What to produce> List each line holding the string "nodes".
───── Supplied material ─────
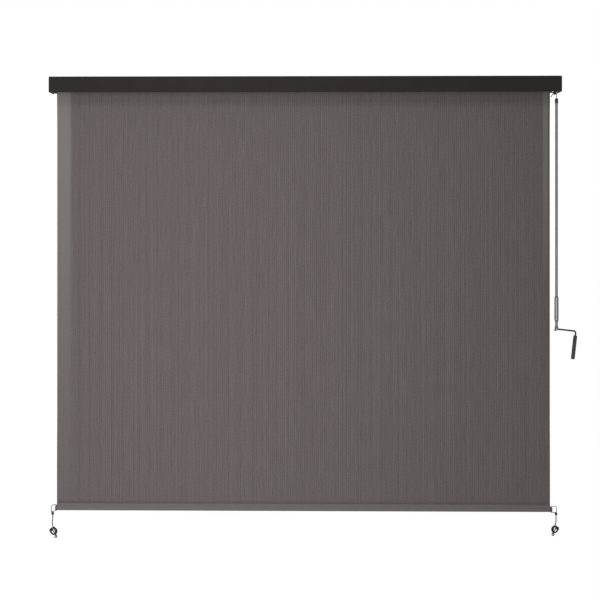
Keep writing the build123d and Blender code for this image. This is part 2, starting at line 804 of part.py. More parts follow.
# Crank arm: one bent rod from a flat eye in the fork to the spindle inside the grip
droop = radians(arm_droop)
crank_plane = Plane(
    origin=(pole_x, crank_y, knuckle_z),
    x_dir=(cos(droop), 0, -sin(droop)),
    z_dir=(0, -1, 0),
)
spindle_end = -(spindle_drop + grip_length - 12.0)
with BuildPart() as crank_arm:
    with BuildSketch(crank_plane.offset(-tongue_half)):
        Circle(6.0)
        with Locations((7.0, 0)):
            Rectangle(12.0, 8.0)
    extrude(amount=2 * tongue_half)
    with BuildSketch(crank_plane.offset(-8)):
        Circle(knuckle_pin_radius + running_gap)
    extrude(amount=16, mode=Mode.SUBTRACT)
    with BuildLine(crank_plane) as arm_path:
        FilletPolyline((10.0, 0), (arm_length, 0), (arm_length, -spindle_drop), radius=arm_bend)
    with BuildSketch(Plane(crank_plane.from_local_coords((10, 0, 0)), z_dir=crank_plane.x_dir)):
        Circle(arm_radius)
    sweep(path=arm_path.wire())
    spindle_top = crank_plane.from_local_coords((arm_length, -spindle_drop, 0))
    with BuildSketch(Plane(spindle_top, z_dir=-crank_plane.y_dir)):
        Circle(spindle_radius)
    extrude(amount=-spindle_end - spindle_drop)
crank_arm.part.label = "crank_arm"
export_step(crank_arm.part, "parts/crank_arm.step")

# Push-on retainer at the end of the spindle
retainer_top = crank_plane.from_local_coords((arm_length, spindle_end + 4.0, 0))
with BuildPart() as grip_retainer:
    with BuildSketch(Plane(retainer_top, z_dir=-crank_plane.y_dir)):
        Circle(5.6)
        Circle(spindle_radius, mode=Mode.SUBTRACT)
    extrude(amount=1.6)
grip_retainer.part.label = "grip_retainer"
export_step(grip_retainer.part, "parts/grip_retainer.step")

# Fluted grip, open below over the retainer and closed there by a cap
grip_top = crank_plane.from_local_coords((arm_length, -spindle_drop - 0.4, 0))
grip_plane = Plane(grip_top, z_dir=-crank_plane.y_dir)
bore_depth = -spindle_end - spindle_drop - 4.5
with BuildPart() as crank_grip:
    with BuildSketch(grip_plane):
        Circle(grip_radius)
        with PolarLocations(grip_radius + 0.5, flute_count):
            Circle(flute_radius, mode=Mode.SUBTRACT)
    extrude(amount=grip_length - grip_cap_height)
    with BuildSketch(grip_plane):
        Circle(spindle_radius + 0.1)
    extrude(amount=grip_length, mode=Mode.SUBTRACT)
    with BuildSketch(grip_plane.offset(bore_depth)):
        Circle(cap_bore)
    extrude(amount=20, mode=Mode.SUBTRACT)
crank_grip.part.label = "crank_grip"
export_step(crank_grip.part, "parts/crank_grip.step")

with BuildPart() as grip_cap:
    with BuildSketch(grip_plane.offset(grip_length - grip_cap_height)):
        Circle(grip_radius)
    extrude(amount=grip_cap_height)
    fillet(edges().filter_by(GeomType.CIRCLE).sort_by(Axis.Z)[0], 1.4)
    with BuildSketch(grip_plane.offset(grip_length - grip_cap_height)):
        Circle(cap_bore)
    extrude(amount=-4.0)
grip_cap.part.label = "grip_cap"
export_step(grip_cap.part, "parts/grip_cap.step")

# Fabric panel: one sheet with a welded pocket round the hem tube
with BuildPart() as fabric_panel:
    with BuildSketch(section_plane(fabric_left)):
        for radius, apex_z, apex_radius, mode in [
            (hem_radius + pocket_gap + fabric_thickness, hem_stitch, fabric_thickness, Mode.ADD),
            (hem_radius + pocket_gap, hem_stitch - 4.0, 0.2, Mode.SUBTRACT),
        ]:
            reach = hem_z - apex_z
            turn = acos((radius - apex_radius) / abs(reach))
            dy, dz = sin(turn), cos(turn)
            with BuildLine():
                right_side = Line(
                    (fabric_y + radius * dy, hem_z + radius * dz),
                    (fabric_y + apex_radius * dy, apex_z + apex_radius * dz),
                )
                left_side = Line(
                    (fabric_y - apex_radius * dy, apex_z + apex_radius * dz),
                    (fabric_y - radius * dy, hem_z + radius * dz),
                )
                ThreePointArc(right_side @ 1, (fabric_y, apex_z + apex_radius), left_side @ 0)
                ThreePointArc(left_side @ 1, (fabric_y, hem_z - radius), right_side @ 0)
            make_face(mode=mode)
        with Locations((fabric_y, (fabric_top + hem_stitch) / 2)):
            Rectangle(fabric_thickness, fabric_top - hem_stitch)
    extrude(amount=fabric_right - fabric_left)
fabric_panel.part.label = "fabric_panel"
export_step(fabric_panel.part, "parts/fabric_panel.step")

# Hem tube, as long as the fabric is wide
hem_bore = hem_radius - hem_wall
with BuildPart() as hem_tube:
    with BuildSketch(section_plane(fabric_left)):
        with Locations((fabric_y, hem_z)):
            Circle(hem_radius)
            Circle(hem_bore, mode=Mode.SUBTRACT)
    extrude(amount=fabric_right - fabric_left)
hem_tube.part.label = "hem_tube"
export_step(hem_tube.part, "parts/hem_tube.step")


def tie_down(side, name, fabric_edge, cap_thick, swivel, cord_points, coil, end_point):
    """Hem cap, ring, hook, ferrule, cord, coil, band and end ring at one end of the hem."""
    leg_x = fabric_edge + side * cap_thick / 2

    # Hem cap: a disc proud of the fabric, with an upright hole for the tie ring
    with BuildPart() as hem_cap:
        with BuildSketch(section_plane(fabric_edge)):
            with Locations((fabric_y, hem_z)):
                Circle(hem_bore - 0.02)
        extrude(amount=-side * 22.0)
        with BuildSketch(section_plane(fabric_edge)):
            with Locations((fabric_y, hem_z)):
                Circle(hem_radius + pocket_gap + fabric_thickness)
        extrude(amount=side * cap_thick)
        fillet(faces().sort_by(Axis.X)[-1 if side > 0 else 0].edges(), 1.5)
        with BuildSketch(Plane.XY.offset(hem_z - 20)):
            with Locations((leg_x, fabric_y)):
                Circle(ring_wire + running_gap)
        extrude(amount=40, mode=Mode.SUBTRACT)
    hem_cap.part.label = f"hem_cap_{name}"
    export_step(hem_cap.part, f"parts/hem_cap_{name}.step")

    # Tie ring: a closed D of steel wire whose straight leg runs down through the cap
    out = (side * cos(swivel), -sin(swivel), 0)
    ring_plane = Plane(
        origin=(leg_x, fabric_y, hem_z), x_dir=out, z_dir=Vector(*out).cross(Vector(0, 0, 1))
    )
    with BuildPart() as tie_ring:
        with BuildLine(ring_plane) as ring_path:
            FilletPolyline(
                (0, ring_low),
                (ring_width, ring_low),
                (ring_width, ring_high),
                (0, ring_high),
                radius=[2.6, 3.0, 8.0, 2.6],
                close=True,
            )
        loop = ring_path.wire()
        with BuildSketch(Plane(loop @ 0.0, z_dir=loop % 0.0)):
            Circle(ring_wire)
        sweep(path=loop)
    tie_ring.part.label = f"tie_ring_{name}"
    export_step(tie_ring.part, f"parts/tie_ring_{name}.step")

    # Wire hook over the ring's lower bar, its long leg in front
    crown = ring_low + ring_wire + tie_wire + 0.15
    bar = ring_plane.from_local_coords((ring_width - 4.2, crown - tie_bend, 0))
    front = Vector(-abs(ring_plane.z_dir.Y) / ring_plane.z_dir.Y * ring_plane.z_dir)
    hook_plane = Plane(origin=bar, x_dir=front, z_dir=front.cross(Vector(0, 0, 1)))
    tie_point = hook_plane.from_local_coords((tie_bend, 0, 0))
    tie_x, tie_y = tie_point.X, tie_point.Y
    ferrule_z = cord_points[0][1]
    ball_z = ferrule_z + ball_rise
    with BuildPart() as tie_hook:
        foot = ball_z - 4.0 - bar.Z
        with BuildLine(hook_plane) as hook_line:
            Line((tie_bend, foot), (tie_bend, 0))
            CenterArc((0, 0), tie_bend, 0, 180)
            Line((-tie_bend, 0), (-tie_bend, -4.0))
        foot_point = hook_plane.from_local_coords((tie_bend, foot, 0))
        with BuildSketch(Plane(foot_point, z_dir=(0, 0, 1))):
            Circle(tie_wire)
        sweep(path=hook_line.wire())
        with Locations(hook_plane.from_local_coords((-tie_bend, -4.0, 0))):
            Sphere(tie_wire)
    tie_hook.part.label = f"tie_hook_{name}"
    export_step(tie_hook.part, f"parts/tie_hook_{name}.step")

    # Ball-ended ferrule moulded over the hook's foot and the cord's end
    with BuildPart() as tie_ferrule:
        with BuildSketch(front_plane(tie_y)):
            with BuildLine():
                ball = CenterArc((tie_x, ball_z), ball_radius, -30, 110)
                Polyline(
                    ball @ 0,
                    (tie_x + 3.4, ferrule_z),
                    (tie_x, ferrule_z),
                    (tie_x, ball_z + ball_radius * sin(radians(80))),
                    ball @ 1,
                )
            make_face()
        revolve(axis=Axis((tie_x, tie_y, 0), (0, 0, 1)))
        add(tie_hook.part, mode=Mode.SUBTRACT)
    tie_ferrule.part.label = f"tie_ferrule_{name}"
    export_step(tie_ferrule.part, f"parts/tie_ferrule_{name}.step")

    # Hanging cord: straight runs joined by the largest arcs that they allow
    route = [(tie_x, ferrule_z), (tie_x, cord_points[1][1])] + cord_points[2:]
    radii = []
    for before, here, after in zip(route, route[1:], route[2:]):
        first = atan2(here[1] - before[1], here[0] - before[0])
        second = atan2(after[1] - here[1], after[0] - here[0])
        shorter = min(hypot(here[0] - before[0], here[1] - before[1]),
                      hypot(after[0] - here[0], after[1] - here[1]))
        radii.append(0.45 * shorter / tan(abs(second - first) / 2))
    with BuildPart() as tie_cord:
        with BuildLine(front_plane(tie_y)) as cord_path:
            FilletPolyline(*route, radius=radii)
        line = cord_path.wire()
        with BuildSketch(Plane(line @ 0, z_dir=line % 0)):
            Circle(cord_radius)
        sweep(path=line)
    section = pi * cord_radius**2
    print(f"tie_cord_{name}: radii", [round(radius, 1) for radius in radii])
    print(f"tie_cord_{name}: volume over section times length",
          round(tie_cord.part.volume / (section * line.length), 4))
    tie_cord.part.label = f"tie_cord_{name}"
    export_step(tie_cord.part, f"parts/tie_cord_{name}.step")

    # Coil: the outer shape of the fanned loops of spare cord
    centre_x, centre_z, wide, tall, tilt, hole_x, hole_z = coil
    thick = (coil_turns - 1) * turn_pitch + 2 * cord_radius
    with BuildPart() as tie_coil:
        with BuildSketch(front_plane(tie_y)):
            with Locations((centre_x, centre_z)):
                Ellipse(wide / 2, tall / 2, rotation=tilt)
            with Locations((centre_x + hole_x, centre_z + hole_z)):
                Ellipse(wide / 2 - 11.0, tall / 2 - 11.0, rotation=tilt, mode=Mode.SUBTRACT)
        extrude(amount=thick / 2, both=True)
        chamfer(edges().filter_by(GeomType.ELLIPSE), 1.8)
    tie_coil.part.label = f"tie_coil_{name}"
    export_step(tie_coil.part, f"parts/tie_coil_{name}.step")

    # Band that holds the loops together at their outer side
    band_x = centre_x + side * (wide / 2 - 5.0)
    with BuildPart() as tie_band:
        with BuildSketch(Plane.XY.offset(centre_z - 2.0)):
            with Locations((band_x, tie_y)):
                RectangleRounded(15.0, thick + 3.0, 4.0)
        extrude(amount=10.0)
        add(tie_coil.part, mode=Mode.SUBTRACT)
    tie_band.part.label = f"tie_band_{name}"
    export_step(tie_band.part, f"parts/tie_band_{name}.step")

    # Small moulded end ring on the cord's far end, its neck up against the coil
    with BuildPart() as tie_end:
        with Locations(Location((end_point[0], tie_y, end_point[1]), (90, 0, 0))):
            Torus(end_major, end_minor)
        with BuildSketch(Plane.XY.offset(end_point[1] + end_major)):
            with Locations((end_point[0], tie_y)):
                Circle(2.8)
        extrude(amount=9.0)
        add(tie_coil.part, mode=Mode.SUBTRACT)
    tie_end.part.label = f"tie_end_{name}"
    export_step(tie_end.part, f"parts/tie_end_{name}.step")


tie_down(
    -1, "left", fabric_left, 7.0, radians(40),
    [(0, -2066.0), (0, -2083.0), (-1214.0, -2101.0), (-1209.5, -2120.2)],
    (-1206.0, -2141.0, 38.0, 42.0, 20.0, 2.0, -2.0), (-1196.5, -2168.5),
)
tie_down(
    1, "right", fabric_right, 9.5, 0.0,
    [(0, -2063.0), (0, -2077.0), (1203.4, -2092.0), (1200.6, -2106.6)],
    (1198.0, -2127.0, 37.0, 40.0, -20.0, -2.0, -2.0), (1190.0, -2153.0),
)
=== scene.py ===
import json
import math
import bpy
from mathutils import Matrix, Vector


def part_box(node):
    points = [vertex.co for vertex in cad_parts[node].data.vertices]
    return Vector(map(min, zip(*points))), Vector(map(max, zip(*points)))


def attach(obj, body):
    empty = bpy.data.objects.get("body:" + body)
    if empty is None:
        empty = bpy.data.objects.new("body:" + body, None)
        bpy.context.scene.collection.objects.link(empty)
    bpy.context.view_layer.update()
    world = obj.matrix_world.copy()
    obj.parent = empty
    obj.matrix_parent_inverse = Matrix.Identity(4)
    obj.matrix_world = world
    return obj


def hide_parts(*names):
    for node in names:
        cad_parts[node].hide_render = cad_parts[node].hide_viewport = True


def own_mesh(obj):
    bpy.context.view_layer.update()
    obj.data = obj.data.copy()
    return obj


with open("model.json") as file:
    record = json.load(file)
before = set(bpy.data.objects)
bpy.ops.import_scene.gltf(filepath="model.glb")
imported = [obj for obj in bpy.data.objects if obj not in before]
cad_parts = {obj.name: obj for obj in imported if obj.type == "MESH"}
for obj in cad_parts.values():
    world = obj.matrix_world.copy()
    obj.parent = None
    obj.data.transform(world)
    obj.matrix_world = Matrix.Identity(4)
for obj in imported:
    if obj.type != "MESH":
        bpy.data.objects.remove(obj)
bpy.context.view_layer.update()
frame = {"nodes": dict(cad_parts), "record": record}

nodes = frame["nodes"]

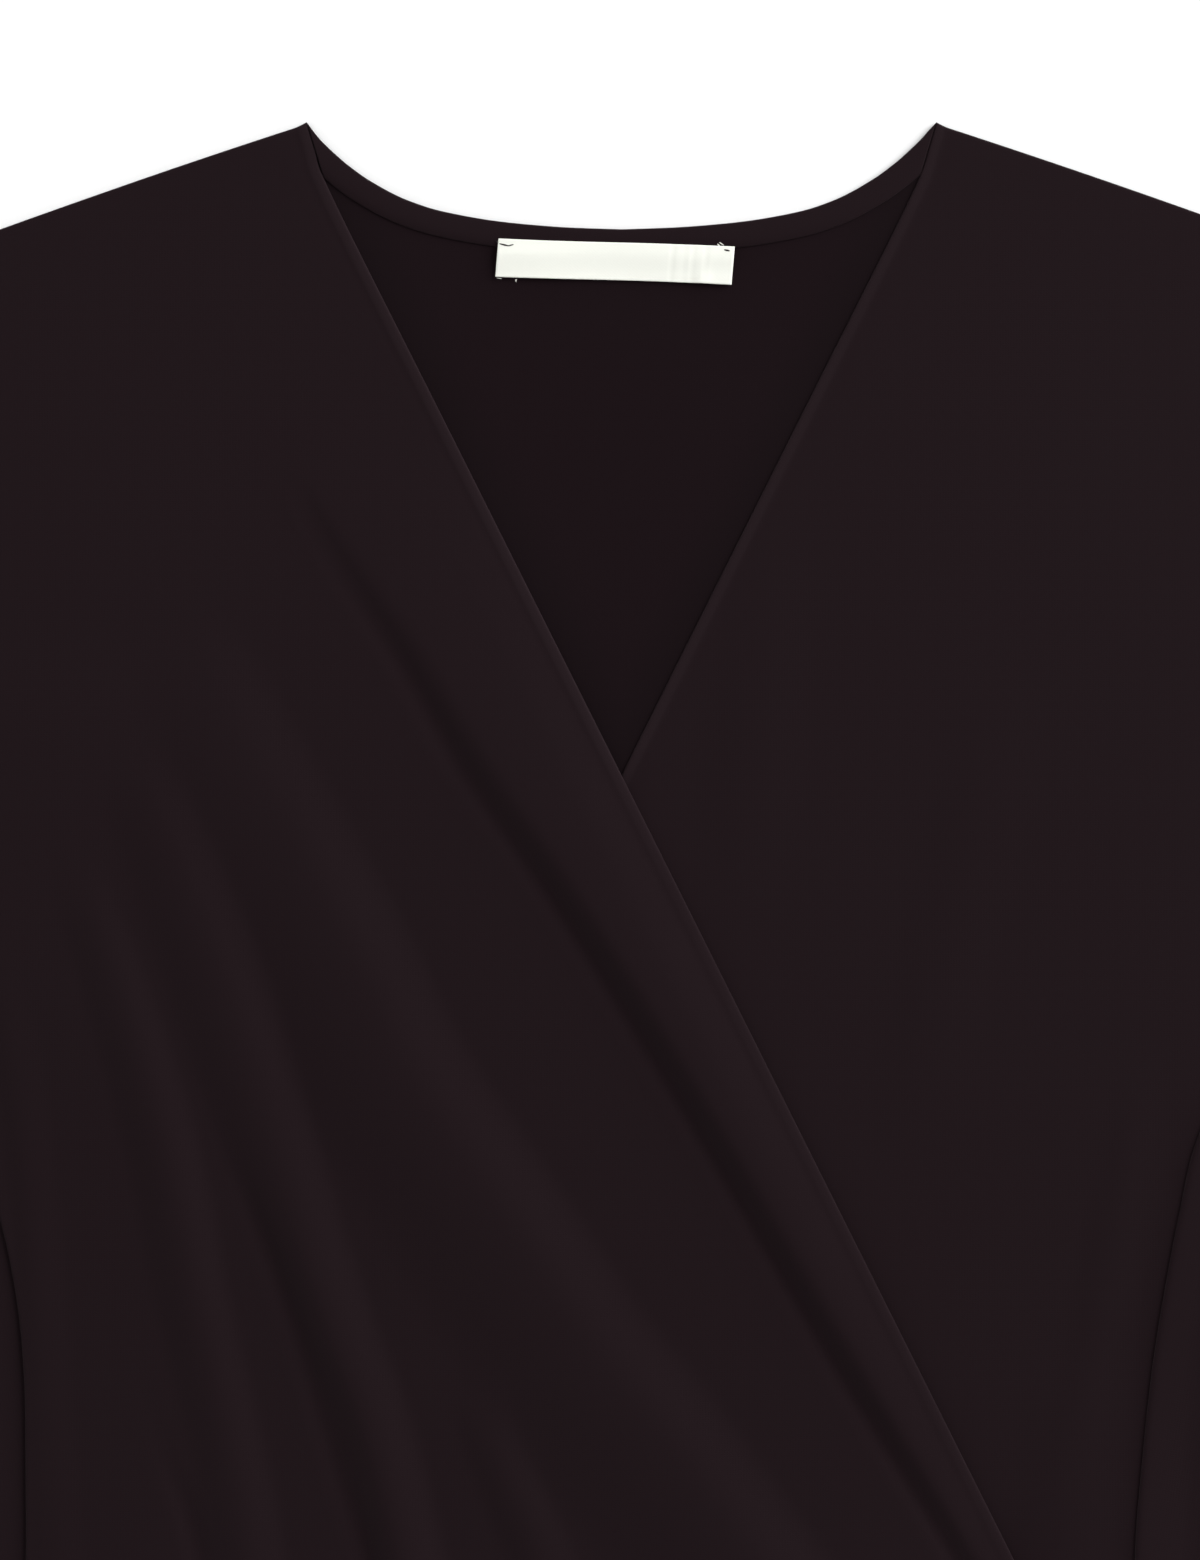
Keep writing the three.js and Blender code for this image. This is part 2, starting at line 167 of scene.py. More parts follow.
─────
Solved exercise>
frame = {"nodes": dict(cad_parts), "record": record}
nodes = frame["nodes"]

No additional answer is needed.